Goal: Using the records below, quote only the span that opens with the line containing "obj.matrix_parent_inverse = Matrix.Identity(4)" and closes with the line containing "PIT_X, PIT_Y, PIT_DEPTH = 2.1, 2.7, 1.6", exactly and inclusively.

Material for this exercise:
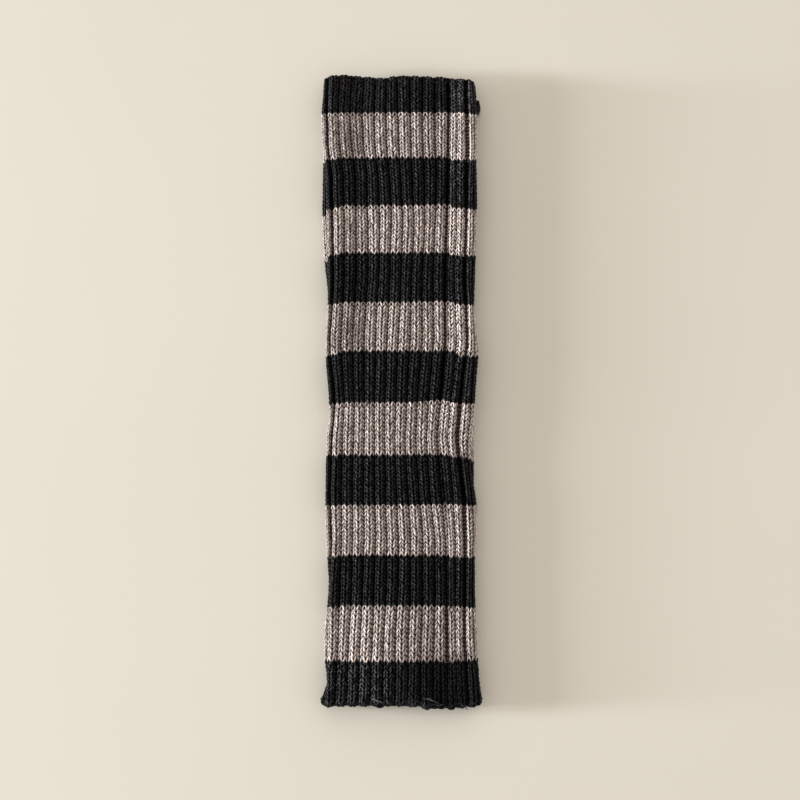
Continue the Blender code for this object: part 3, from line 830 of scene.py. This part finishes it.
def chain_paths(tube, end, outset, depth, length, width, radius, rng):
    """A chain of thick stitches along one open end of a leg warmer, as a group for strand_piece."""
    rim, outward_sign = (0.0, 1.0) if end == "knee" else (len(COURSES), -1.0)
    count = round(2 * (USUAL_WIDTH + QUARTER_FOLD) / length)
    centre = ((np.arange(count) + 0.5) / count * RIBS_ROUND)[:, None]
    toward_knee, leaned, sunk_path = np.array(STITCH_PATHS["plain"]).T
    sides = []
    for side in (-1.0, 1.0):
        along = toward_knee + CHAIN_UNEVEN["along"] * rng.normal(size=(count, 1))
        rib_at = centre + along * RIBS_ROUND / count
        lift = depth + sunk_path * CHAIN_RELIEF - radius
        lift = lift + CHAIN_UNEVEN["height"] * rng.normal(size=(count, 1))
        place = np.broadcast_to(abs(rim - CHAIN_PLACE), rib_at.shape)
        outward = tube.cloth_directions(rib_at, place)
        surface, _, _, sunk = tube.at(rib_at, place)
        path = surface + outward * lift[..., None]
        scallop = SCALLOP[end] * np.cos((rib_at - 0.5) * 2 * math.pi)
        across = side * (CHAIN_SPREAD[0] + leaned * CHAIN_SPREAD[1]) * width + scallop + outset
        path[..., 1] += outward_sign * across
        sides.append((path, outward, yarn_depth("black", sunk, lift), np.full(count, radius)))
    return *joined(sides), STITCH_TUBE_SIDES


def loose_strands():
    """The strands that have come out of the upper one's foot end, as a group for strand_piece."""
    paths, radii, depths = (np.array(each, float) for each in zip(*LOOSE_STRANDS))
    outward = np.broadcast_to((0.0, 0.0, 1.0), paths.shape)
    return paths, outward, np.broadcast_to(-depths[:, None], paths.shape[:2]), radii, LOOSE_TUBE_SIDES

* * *

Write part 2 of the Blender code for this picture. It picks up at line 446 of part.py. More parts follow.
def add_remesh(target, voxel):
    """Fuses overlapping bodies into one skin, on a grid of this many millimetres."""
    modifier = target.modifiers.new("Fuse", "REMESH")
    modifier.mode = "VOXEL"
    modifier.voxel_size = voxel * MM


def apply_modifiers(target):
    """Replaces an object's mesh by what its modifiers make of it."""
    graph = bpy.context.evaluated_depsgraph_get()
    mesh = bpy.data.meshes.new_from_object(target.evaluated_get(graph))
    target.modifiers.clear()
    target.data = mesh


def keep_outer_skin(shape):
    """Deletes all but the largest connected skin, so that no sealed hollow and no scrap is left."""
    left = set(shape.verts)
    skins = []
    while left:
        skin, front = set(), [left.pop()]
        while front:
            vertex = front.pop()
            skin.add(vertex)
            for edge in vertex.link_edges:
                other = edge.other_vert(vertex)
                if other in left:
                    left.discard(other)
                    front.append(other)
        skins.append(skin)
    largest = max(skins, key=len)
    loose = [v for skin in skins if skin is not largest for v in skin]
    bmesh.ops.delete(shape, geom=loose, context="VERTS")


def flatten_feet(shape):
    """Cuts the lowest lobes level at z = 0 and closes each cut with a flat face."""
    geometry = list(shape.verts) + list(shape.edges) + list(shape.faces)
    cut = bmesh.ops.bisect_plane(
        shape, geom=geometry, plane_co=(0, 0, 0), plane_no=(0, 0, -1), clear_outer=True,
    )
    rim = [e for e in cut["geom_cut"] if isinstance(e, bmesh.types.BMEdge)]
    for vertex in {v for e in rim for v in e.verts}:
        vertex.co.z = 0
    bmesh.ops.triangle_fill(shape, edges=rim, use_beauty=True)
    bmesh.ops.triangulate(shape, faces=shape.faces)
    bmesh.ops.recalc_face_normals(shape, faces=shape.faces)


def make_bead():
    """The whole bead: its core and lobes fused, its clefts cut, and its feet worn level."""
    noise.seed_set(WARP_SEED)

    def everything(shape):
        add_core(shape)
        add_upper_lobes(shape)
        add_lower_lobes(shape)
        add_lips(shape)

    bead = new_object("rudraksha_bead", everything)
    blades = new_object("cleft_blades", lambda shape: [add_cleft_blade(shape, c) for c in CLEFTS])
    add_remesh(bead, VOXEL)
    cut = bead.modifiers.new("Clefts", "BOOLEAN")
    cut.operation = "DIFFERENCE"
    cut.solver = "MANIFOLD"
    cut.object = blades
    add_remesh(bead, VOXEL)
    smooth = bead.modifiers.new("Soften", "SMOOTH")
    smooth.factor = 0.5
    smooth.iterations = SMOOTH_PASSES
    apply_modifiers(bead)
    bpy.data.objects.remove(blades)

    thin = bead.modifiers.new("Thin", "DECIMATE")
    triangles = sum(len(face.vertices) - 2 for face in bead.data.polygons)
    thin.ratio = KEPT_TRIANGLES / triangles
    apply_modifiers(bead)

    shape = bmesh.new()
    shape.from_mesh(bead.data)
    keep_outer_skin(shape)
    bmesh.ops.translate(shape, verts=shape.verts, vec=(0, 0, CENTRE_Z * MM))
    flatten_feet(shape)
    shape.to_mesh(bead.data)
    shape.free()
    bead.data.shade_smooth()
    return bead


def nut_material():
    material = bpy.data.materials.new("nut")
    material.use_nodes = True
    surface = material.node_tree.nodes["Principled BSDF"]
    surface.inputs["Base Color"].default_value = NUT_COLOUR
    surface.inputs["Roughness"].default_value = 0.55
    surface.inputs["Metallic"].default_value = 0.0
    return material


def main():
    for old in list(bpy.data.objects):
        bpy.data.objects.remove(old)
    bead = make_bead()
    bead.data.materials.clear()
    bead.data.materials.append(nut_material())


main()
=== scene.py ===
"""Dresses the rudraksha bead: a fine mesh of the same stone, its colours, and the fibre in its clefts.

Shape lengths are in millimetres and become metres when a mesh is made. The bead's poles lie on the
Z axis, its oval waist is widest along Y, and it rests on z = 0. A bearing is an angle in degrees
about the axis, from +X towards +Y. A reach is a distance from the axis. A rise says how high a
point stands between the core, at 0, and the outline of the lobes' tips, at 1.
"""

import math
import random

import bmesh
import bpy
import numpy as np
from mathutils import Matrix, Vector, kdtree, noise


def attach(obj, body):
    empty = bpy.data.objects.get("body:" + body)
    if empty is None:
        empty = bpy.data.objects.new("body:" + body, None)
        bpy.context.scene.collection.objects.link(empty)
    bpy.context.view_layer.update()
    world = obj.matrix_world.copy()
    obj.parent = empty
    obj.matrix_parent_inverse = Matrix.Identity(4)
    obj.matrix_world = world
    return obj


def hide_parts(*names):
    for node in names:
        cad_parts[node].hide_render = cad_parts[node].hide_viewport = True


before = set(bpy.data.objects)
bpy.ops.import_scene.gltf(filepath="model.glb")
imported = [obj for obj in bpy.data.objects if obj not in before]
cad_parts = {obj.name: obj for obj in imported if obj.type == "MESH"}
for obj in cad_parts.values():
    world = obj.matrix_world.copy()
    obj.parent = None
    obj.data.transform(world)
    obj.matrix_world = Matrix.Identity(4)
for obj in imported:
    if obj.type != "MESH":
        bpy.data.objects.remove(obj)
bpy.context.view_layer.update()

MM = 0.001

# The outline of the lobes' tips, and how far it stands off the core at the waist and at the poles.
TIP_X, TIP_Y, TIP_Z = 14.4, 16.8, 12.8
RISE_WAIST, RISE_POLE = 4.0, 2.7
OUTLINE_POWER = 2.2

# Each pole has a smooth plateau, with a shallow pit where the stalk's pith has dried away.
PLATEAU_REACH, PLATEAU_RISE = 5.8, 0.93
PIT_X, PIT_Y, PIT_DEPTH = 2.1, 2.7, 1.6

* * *

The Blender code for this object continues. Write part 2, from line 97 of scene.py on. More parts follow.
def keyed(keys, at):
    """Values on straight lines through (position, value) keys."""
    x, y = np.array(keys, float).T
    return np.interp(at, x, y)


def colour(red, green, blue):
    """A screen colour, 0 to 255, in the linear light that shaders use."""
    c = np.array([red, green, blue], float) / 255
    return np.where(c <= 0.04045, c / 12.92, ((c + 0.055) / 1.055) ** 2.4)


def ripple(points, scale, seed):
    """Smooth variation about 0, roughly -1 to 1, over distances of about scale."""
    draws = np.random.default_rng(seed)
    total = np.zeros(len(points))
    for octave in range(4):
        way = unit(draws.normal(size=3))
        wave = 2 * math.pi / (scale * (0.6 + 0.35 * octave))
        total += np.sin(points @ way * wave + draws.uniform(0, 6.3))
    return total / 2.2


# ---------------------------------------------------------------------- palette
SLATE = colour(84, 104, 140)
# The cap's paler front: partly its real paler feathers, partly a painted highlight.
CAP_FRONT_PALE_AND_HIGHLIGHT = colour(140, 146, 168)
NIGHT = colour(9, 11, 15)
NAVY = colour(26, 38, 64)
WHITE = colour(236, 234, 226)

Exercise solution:
    obj.matrix_parent_inverse = Matrix.Identity(4)
    obj.matrix_world = world
    return obj


def hide_parts(*names):
    for node in names:
        cad_parts[node].hide_render = cad_parts[node].hide_viewport = True


before = set(bpy.data.objects)
bpy.ops.import_scene.gltf(filepath="model.glb")
imported = [obj for obj in bpy.data.objects if obj not in before]
cad_parts = {obj.name: obj for obj in imported if obj.type == "MESH"}
for obj in cad_parts.values():
    world = obj.matrix_world.copy()
    obj.parent = None
    obj.data.transform(world)
    obj.matrix_world = Matrix.Identity(4)
for obj in imported:
    if obj.type != "MESH":
        bpy.data.objects.remove(obj)
bpy.context.view_layer.update()

MM = 0.001

# The outline of the lobes' tips, and how far it stands off the core at the waist and at the poles.
TIP_X, TIP_Y, TIP_Z = 14.4, 16.8, 12.8
RISE_WAIST, RISE_POLE = 4.0, 2.7
OUTLINE_POWER = 2.2

# Each pole has a smooth plateau, with a shallow pit where the stalk's pith has dried away.
PLATEAU_REACH, PLATEAU_RISE = 5.8, 0.93
PIT_X, PIT_Y, PIT_DEPTH = 2.1, 2.7, 1.6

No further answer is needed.